What the exercise asks: Output solely the number of lines containing the string "frame".

Data for this exercise:

▶

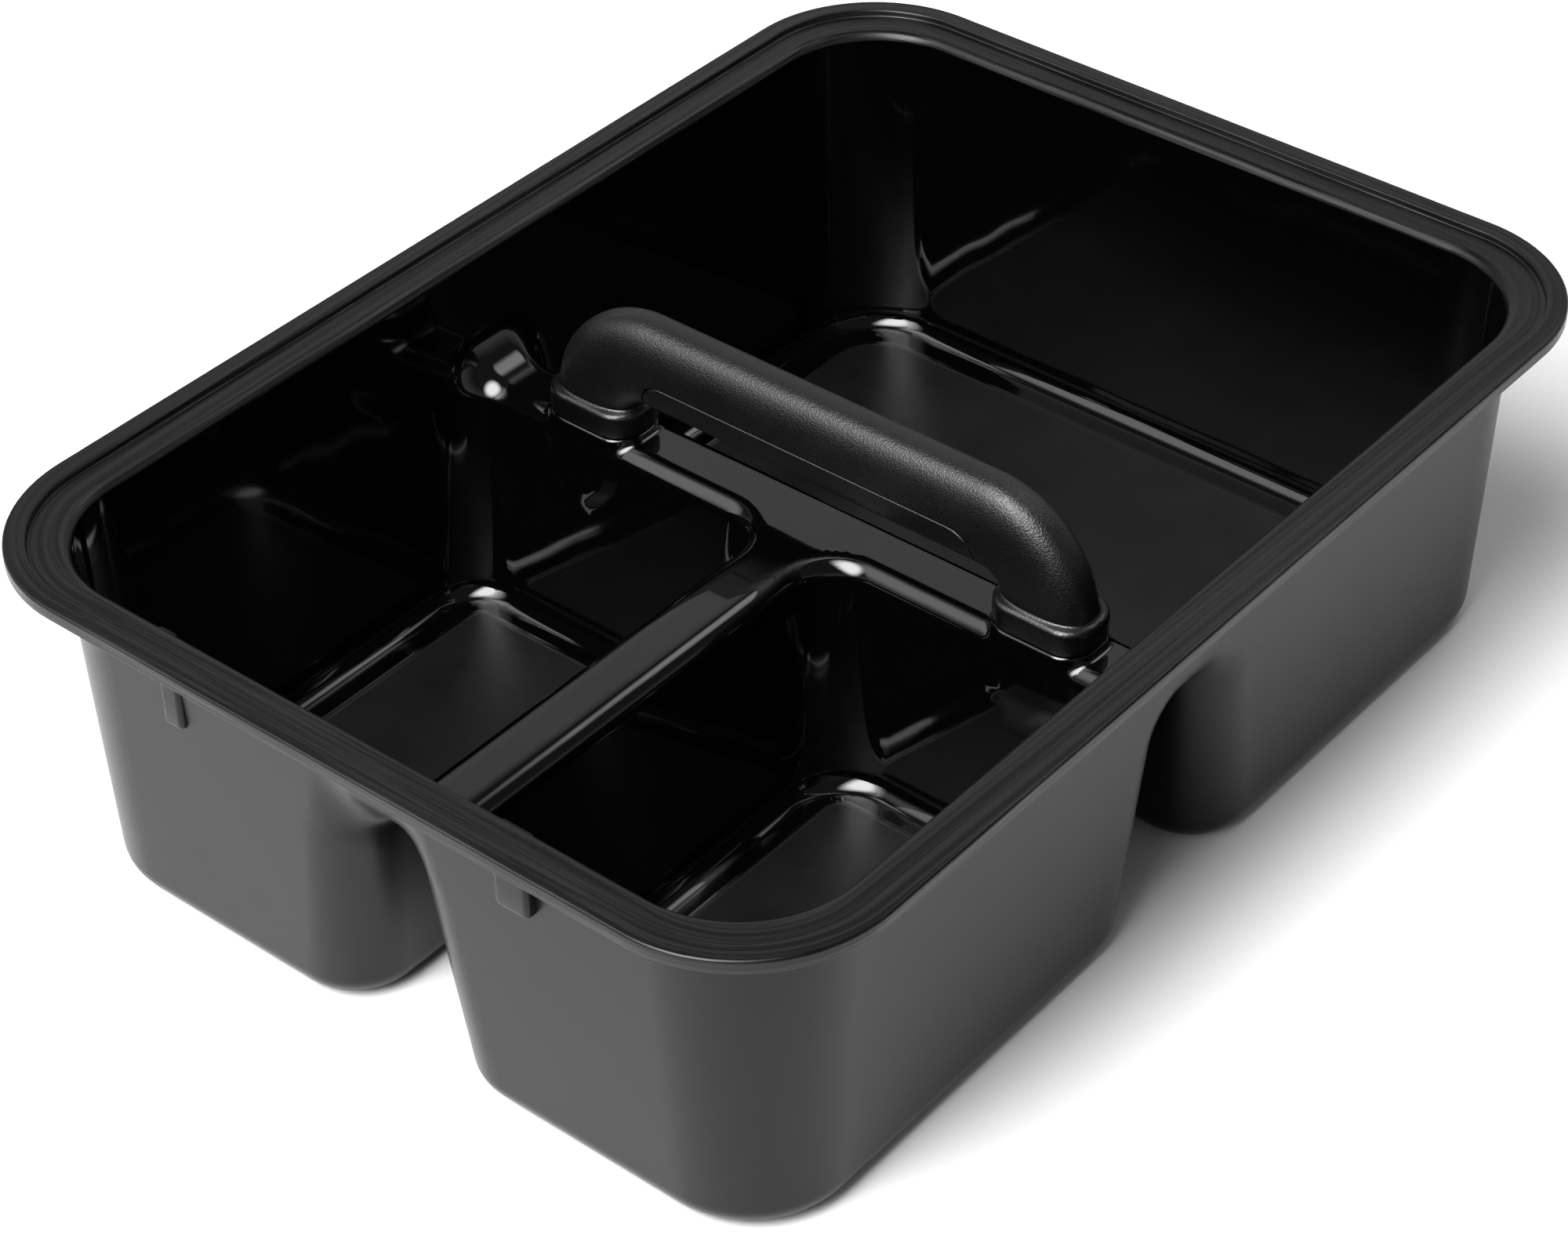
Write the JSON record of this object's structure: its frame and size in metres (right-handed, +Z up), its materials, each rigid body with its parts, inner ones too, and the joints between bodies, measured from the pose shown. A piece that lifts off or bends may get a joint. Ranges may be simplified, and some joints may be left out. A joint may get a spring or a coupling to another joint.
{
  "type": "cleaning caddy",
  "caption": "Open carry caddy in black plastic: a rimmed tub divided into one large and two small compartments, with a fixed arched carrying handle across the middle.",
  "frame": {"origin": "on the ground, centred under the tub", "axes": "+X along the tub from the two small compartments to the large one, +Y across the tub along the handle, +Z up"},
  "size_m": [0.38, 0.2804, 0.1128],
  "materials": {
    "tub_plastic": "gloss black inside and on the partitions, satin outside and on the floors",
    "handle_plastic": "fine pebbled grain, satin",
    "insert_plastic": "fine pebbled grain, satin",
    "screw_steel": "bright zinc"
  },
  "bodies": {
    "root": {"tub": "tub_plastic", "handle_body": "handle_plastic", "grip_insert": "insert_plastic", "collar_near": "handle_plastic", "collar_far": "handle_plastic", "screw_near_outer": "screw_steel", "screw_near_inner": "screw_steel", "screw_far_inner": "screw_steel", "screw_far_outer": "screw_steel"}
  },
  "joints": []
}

◀
▶

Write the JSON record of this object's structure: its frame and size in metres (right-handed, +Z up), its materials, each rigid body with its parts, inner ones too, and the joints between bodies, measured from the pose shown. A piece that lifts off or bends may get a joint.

◀
▶

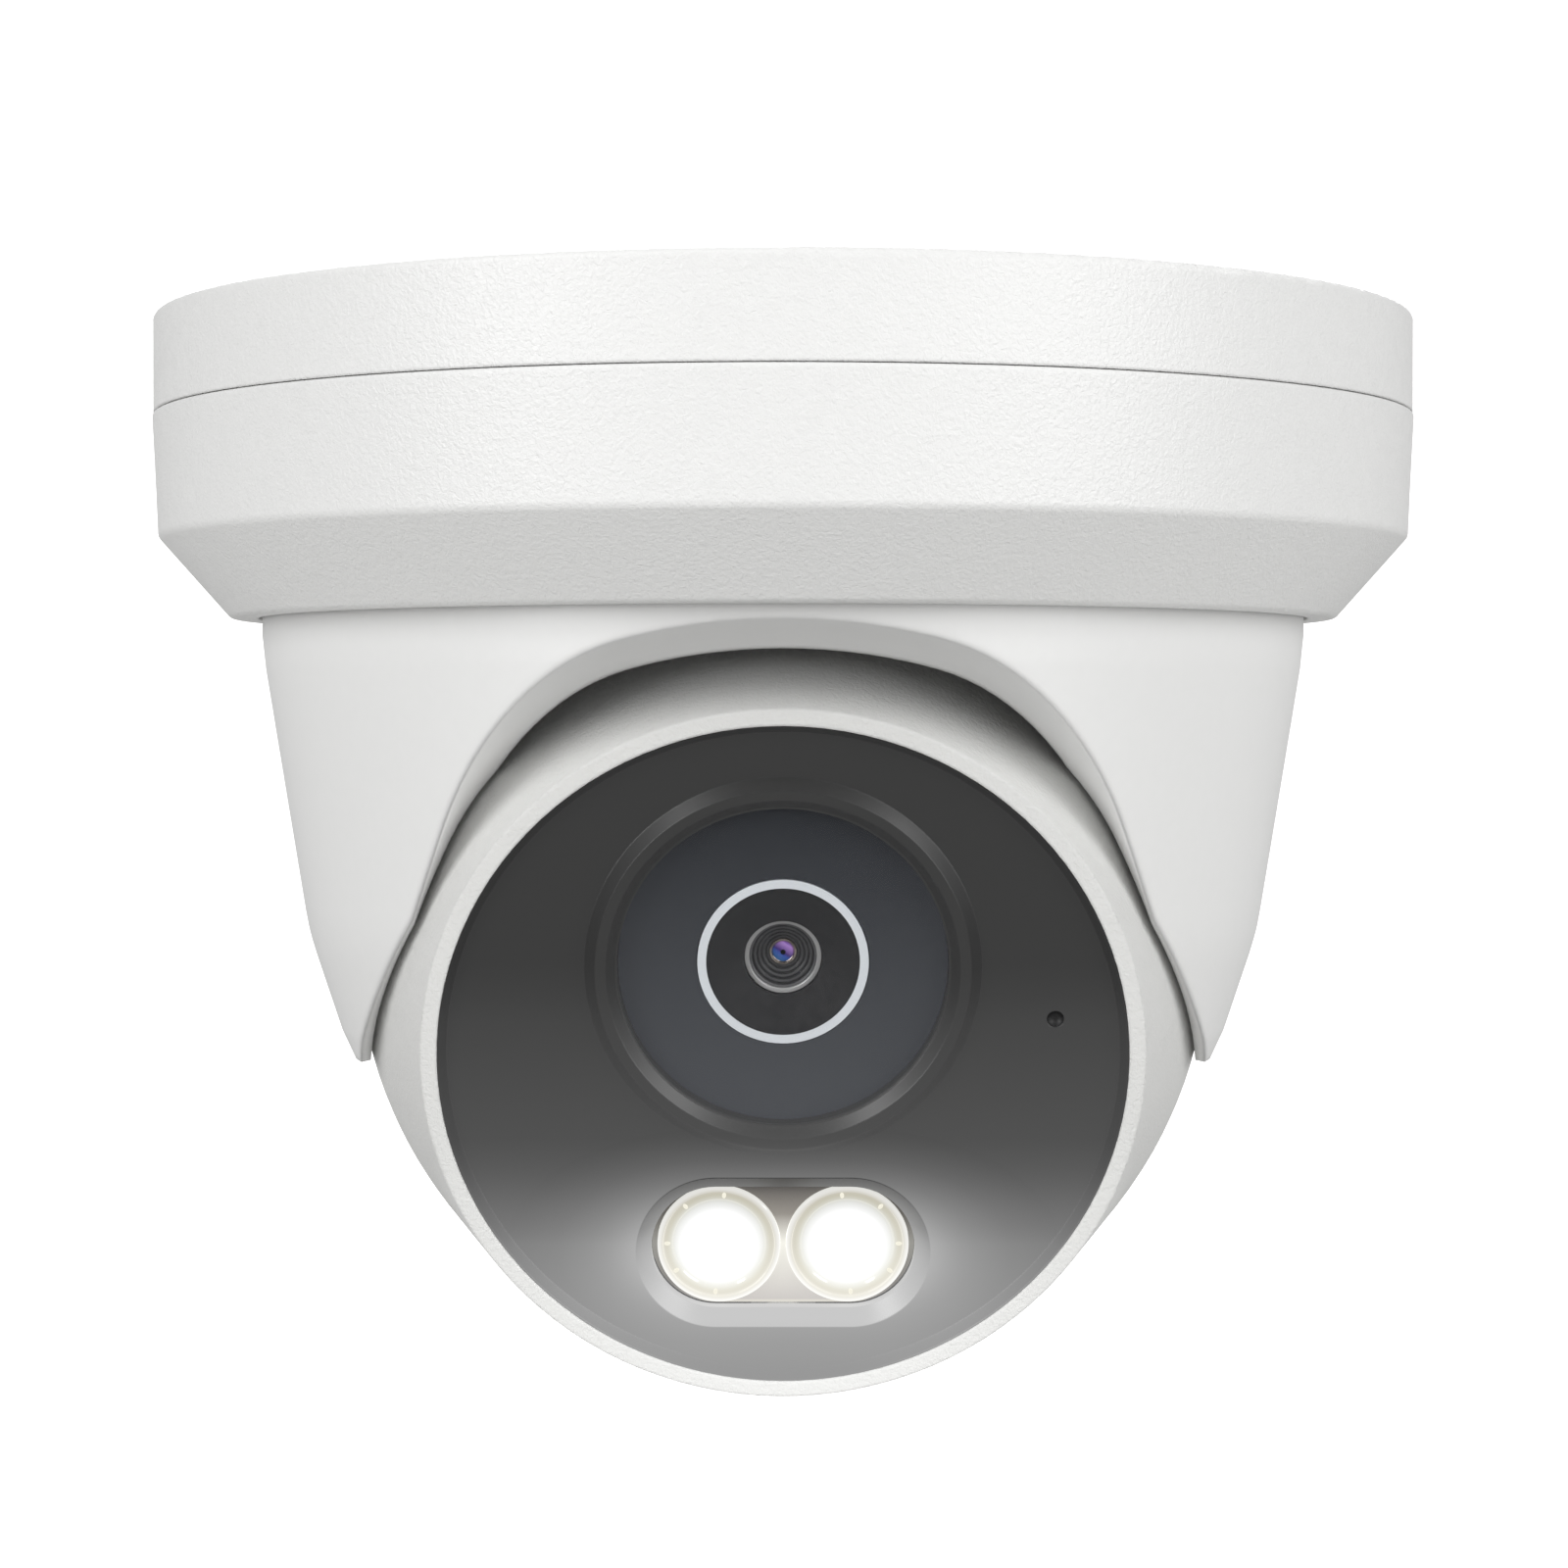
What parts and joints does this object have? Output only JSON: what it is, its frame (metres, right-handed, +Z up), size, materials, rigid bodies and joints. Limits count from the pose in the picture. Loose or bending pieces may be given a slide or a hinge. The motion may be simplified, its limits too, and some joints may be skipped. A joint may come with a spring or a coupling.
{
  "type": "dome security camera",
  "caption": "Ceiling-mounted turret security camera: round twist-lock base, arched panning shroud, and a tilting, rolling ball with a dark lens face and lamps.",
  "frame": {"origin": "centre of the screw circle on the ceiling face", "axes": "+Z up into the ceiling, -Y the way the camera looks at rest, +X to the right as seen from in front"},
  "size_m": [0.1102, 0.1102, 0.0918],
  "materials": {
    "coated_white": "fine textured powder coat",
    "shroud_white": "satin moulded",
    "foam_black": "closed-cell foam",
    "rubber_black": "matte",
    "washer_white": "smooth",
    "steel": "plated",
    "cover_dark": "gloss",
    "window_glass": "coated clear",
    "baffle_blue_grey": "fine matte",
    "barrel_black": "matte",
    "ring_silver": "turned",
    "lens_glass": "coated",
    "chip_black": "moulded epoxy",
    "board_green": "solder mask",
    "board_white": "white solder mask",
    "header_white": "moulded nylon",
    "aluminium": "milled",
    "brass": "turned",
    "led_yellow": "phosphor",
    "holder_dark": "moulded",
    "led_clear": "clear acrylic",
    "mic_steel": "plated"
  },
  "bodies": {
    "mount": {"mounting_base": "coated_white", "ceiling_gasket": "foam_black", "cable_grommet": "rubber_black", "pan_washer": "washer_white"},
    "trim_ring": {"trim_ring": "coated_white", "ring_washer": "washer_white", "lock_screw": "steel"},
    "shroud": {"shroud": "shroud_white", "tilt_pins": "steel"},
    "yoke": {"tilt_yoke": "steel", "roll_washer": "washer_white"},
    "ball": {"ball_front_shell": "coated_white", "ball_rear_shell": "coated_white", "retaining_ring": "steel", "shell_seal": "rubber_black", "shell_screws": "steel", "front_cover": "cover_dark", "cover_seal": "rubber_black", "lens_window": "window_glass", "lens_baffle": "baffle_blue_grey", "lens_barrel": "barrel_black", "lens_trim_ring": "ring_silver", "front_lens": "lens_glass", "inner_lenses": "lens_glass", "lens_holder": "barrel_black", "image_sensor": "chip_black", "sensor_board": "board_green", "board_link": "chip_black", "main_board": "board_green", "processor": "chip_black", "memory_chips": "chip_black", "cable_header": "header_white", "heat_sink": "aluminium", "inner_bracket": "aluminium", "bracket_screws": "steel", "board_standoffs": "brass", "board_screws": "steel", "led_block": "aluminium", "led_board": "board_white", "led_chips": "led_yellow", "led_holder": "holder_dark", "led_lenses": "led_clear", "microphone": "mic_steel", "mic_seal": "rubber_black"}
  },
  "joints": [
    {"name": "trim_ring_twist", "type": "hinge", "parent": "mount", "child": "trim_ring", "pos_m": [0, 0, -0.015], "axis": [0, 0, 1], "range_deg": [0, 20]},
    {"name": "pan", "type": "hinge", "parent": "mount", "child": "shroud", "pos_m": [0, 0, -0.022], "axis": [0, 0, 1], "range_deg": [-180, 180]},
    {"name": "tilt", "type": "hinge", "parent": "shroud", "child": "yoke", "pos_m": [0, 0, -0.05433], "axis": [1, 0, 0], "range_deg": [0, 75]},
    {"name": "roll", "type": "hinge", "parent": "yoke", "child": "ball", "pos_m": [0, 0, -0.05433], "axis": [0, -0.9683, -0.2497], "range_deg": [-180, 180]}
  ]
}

◀

Problem solution: 5